Следы этой идеи о древе жизни как космическом древе, которое растёт между небесным Эдемским садом и земным раем и по которому души праведных восходят и нисходят как по лестнице, также сохранились в Мидраш Конен, который отражает многие размышления древней Меркабы и берешит. В Бахир этот же мотив, очевидно, используется и в дальнейших отрывках (разделы 71 и 104); отрывок в разделе 14 заходит гораздо дальше, поскольку содержит неприкрытый образ древа душ. Потому ясно, что среди источников, на которых основана окончательная редакция Бахир, были древние фрагменты открыто мифического характера.

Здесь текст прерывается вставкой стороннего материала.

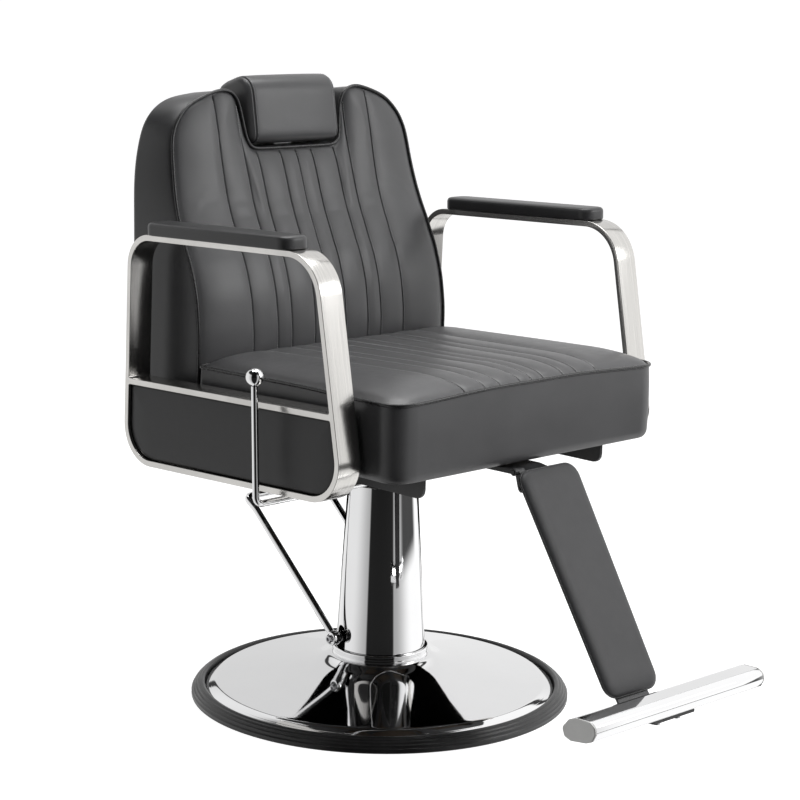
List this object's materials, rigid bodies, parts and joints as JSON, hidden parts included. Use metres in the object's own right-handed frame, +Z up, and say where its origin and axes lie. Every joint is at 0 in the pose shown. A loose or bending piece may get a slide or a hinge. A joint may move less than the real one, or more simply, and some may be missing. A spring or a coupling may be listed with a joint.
{
  "type": "hydraulic barber chair",
  "caption": "Hydraulic barber chair with reclining channelled back, linked leg rest and foot bar, sliding headrest, loop arms, foot pump lever and round chromed base.",
  "frame": {"origin": "on the floor under the axis of the lifting column", "axes": "+Z up, -Y the way the sitter faces, +X towards the sitter's left hand"},
  "size_m": [0.7133, 0.9176, 0.9658],
  "materials": {
    "chrome": "bright mirror chrome plate",
    "stainless": "brushed stainless steel",
    "black_steel": "satin black powder coat",
    "steel": "plain machined steel, zinc plated",
    "cast": "as cast, dark grey",
    "rubber": "matt black, ribbed",
    "leatherette": "black upholstery leather, soft sheen, fine grain",
    "plastic": "matt black moulded",
    "cap": "matt grey moulded",
    "plywood": "unfinished plywood"
  },
  "bodies": {
    "base": {"base_plate": "cast", "base_ring": "rubber", "base_dome": "chrome", "column_collar": "chrome", "column_cover": "chrome", "column_bush": "plastic", "pump_housing": "cast", "hydraulic_cylinder": "steel", "gland_nut": "steel"},
    "foot_lever": {"pump_shaft": "chrome", "pump_cam": "steel", "pump_lever": "chrome", "lever_clamp_right": "chrome", "lever_clamp_left": "chrome", "clamp_screw_right": "steel", "clamp_screw_left": "steel"},
    "plunger": {"pump_plunger": "steel"},
    "piston": {"piston_rod": "chrome", "thrust_washer": "steel"},
    "seat": {"seat_mount_plate": "black_steel", "side_rail_right": "black_steel", "side_rail_left": "black_steel", "cross_member_front": "black_steel", "cross_member_middle": "black_steel", "cross_member_rear": "black_steel", "seat_board": "plywood", "seat_cushion": "leatherette", "arm_frame_right": "stainless", "arm_frame_left": "stainless", "arm_panel_right": "leatherette", "arm_panel_left": "leatherette", "arm_pad_right": "plastic", "arm_pad_left": "plastic", "arm_bracket_right": "black_steel", "arm_bracket_left": "black_steel", "legrest_mount": "black_steel", "lock_cylinder": "black_steel"},
    "backrest": {"back_cushion": "leatherette", "back_board": "plywood", "back_cover": "leatherette", "back_bracket_right": "black_steel", "back_bracket_left": "black_steel", "back_torque_tube": "black_steel", "headrest_guide": "steel"},
    "headrest": {"headrest_post": "steel", "headrest_cushion": "leatherette"},
    "legrest": {"legrest_pin": "steel", "legrest_arm": "black_steel", "legrest_pad": "leatherette", "footbar": "chrome", "footbar_cap_right": "cap", "footbar_cap_left": "cap", "footbar_bracket": "black_steel", "footbar_screw_right": "steel", "footbar_screw_left": "steel"},
    "tie_link": {"tie_rod": "black_steel"},
    "lock_plunger": {"lock_rod": "chrome"},
    "recline_handle": {"recline_lever": "chrome", "lever_knob": "chrome"},
    "release": {"release_pin": "steel"}
  },
  "joints": [
    {"name": "height_lift", "type": "slide", "parent": "base", "child": "piston", "axis": [0, 0, 1], "range_m": [0, 0.14]},
    {"name": "seat_swivel", "type": "hinge", "parent": "piston", "child": "seat", "pos_m": [0, 0, 0.39], "axis": [0, 0, 1], "continuous": true},
    {"name": "pump_stroke", "type": "hinge", "parent": "base", "child": "foot_lever", "pos_m": [0, 0.02, 0.1], "axis": [-1, 0, 0], "range_deg": [0, 22]},
    {"name": "plunger_stroke", "type": "slide", "parent": "base", "child": "plunger", "axis": [0, 0, -1], "range_m": [0, 0.007]},
    {"name": "back_recline", "type": "hinge", "parent": "seat", "child": "backrest", "pos_m": [0, 0.2, 0.395], "axis": [-1, 0, 0], "range_deg": [0, 40]},
    {"name": "headrest_height", "type": "slide", "parent": "backrest", "child": "headrest", "axis": [0, 0, 1], "range_m": [0, 0.09]},
    {"name": "legrest_lift", "type": "hinge", "parent": "seat", "child": "legrest", "pos_m": [0, -0.337, 0.4], "axis": [-1, 0, 0], "range_deg": [0, 40]},
    {"name": "tie_rod_pivot", "type": "hinge", "parent": "backrest", "child": "tie_link", "pos_m": [-0.05, 0.209, 0.418], "axis": [-1, 0, 0], "range_deg": [-40, 0]},
    {"name": "lock_extension", "type": "slide", "parent": "seat", "child": "lock_plunger", "axis": [0, 1, 0], "range_m": [0, 0.018]},
    {"name": "recline_release", "type": "hinge", "parent": "seat", "child": "recline_handle", "pos_m": [0, -0.1156, 0.383], "axis": [-1, 0, 0], "range_deg": [0, 12]},
    {"name": "release_pin_slide", "type": "slide", "parent": "seat", "child": "release", "axis": [0, 1, 0], "range_m": [0, 0.0085]}
  ],
  "couplings": [
    {"joint": "plunger_stroke", "follows": "pump_stroke", "m_per_rad": 0.018},
    {"joint": "legrest_lift", "follows": "back_recline", "ratio": 1},
    {"joint": "tie_rod_pivot", "follows": "back_recline", "ratio": -1},
    {"joint": "lock_extension", "follows": "back_recline", "m_per_rad": 0.0255},
    {"joint": "release_pin_slide", "follows": "recline_release", "m_per_rad": 0.04}
  ]
}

Используя образ насаждения космического древа, текст описывает творение изначального эона. Этот эон, мне кажется, содержит не только нечто от плеромы гностиков, но и также предполагает некоторые отношения со странными космогоническими отрывками в Славянской Книге Еноха (I в.н.э.), где упоминается как раз такой изначальный «великий эон». Этот эон носит необъяснимое название Адоил; предполагаемая этимология «эон Бога», в любом случае, будет очень плохим ивритом[124]. Что Славянская Книга Еноха знает об этом великом и загадочном эоне в двух местах, которые прямо рассматривают один и тот же мотив, но частично противоречат друг другу? Бог, одиноко царящий в изначальном свете [125] и проходящий через него, призывает Адоила из глубин (небытия?). Из его живота затем (гл. 11) «родился», как если бы отличный от Адоила, «великий эон его, который производит всё творение», что, вероятно, следует читать: «великий эон, производящий всё творение». Потому этот эон появляется как довольно близкая параллель к изначальному свету, ор гануц древней Агады, который предшествовал остальному творению, и он похожим образом связывается здесь с экзегезой Быт. 1:3 и творением престола. Загадочные камни, которые Бог прочно размещает в бездне, тоже должны быть как-то связаны со столь же малопонятной космогонической традицией эзотерической барайты (мишна, не получившая повсеместного и канонического признания), в которой слово боху в тоху вэ-боху Быт. 1:2 толкуется как «грязные камни, погружённые в бездну»[126].